→ What is expected
Will you write out all the entries below exactly?

--- begin Task inputs ---

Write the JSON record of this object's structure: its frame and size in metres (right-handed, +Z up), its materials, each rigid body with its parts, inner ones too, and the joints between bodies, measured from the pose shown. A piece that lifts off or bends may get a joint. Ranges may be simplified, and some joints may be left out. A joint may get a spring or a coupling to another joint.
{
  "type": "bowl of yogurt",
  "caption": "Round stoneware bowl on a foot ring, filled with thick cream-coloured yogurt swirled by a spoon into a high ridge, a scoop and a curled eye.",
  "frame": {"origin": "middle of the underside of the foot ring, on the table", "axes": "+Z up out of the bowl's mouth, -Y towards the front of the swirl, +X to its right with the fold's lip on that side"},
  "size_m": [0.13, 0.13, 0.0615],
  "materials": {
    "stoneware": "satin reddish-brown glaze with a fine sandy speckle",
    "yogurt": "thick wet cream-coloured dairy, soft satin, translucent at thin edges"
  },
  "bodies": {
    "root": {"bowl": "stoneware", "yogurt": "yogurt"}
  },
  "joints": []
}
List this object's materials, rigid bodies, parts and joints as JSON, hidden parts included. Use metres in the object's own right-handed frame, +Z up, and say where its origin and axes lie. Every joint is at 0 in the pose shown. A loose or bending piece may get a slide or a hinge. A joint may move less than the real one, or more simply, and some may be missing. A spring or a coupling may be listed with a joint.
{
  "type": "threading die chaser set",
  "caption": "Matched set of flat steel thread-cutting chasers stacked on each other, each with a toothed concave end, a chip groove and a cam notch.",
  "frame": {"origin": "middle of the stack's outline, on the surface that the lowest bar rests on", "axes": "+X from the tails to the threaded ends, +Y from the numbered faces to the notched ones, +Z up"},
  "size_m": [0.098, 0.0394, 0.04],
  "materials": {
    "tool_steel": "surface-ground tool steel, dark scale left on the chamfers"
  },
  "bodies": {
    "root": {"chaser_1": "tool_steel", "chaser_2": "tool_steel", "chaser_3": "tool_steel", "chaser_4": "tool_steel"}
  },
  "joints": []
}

--- end Task inputs ---

→ Answer to this exercise
Write the JSON record of this object's structure: its frame and size in metres (right-handed, +Z up), its materials, each rigid body with its parts, inner ones too, and the joints between bodies, measured from the pose shown. A piece that lifts off or bends may get a joint. Ranges may be simplified, and some joints may be left out. A joint may get a spring or a coupling to another joint.
{
  "type": "bowl of yogurt",
  "caption": "Round stoneware bowl on a foot ring, filled with thick cream-coloured yogurt swirled by a spoon into a high ridge, a scoop and a curled eye.",
  "frame": {"origin": "middle of the underside of the foot ring, on the table", "axes": "+Z up out of the bowl's mouth, -Y towards the front of the swirl, +X to its right with the fold's lip on that side"},
  "size_m": [0.13, 0.13, 0.0615],
  "materials": {
    "stoneware": "satin reddish-brown glaze with a fine sandy speckle",
    "yogurt": "thick wet cream-coloured dairy, soft satin, translucent at thin edges"
  },
  "bodies": {
    "root": {"bowl": "stoneware", "yogurt": "yogurt"}
  },
  "joints": []
}
List this object's materials, rigid bodies, parts and joints as JSON, hidden parts included. Use metres in the object's own right-handed frame, +Z up, and say where its origin and axes lie. Every joint is at 0 in the pose shown. A loose or bending piece may get a slide or a hinge. A joint may move less than the real one, or more simply, and some may be missing. A spring or a coupling may be listed with a joint.
{
  "type": "threading die chaser set",
  "caption": "Matched set of flat steel thread-cutting chasers stacked on each other, each with a toothed concave end, a chip groove and a cam notch.",
  "frame": {"origin": "middle of the stack's outline, on the surface that the lowest bar rests on", "axes": "+X from the tails to the threaded ends, +Y from the numbered faces to the notched ones, +Z up"},
  "size_m": [0.098, 0.0394, 0.04],
  "materials": {
    "tool_steel": "surface-ground tool steel, dark scale left on the chamfers"
  },
  "bodies": {
    "root": {"chaser_1": "tool_steel", "chaser_2": "tool_steel", "chaser_3": "tool_steel", "chaser_4": "tool_steel"}
  },
  "joints": []
}